Begin with 1 to 2 watts per gallon of linear normal output fluorescent lighting. This usually equates to two lamps (Bulbs). You don’t need to purchase expensive aquaria specific bulbs, just choose bulbs with a color rating between 5000K and 10000K, my preference is to mix 6500K and 9325K bulbs when ever possible.
vNext, choose a “rich” substrate. Plain gravel is a poor choice in my experience. You can use plain gravel but mix in a few handfuls of ground peat and some laterite. Laterite is an iron rich clay substrate that can be purchased from your local fish store or online. Other combinations of substrate materials can be used also but always add the peat in addition to the sand, Flourite, or other material. Ideally if you have an already established tank adding some mulm from that tanks substrate really helps a new tank. Substrate depth should be 3-5 inches deep. Make sure you locate the peat and laterite in the bottom 1/3 of the substrate. Use any style filter even bio-wheel filters are fine since we aren’t trying to inject CO2. Bio-wheel’s on’t cause a loss of CO2 in a non injected tank. Don’t use undergravel filters though.

Plant very heavily right from the start making 75% of the plants fast growing stem plants. Adding some floating hornwort or similar is also very beneficial at the start, just limit the surface coverage to 20%. tock with small fish and a low number for the first 3-4 months, but always try to keep a low fish load in a low tech planted tank. It’s a good idea to have an algae cleanup crew consisting of any one or a combination of the following; Siamese Algae Eater (SAE), Amano or Cherry Shrimp, Otocinclus (Otos catfish), American Flag or Florida Flag Fish, and Rosey Barbs.

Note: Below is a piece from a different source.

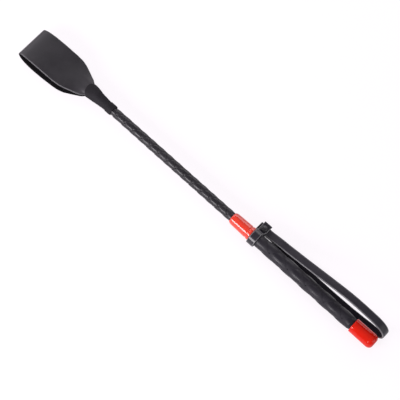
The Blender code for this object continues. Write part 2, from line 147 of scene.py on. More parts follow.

Here’s the part that makes most people cringe. Leave it alone. No water changes, no fertilizer. Only add tap water weekly or as needed to top off the tank due to evaporation. If your plants show signs of nutrient deficiencies such as yellow leaves or holes in the leaves you can add a Comprehensive fertilizer such as Flourish or Tropica Master Grow once a week until improvement is noticed then only add it once a month thereafter. Limit water changes to times immediately after you’ve uprooted plants or done a major pruning. Personally I change water in my low tech tanks about once every 3-4 month at pruning/replanting time. If you can leave the tank alone it will not disappoint you. The more you dabble with this type tank the more likely you’ll upset the balance and algal problems will appear. If this approach seems too tame and you desire more involvement then you should consider the high light CO2 injected tank.